The Chamber’s member businesses will benefit from this transparency. Reporting on both transactions that come to trading platforms and those that are conducted bilaterally will enable businesses to see how the market prices swaps. As we write the rules on real time reporting, the statute mandates that we “ensure that such information does not identify the participants.” Thus we are required to both promote price discovery and protect market participant confidentiality.

Implementation

Lastly, many market participants may be wondering how the implementation of each of our rules may affect them directly. How long, for example, will dealers, clearinghouses and exchanges have to implement changes in response to the Dodd-Frank Act?

The legislation generally gives regulators until July 15 of next year to write the rules. The statute also envisions a transition period after rule-writing to allow the marketplace to comply with the new rules. For example, swap dealers and swap execution facilities will need a transition period to register for the first time. Further, entities will need time to come into compliance with real time reporting requirements.

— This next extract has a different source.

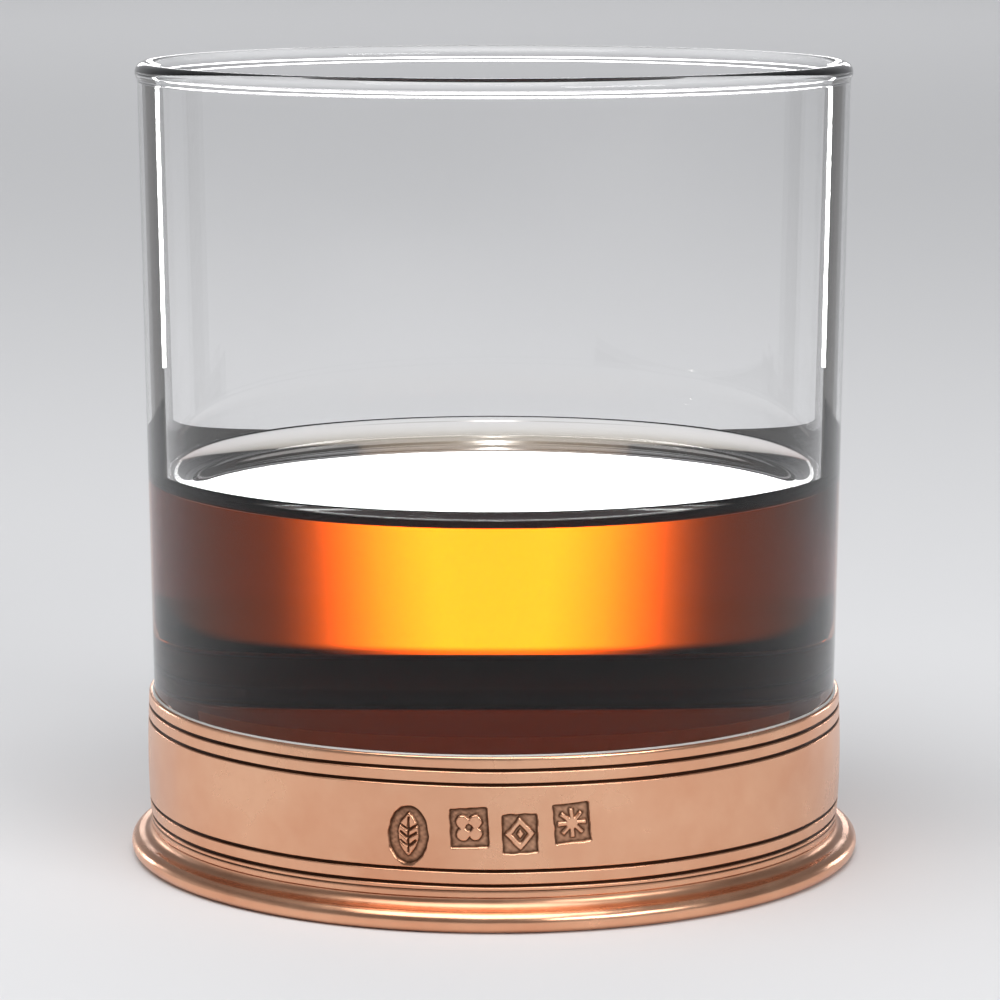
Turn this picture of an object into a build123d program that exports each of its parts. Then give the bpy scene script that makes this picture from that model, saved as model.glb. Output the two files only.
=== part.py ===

The statute outlines a minimum transition period of 60 days. Thus, I would imagine that the earliest that real time reporting would come into effect will be in September of next year. The Commission also will consider the transition needs of entities, as appropriate, that are currently regulated and those that will soon come under regulation. This will likely be addressed in public comments.

Conclusion

The CFTC faces challenges in the months ahead, but we are prepared and geared up to meet those challenges. I look forward to continued dialogue with the public and interested parties such as the Chamber as we work to implement the Dodd-Frank Act.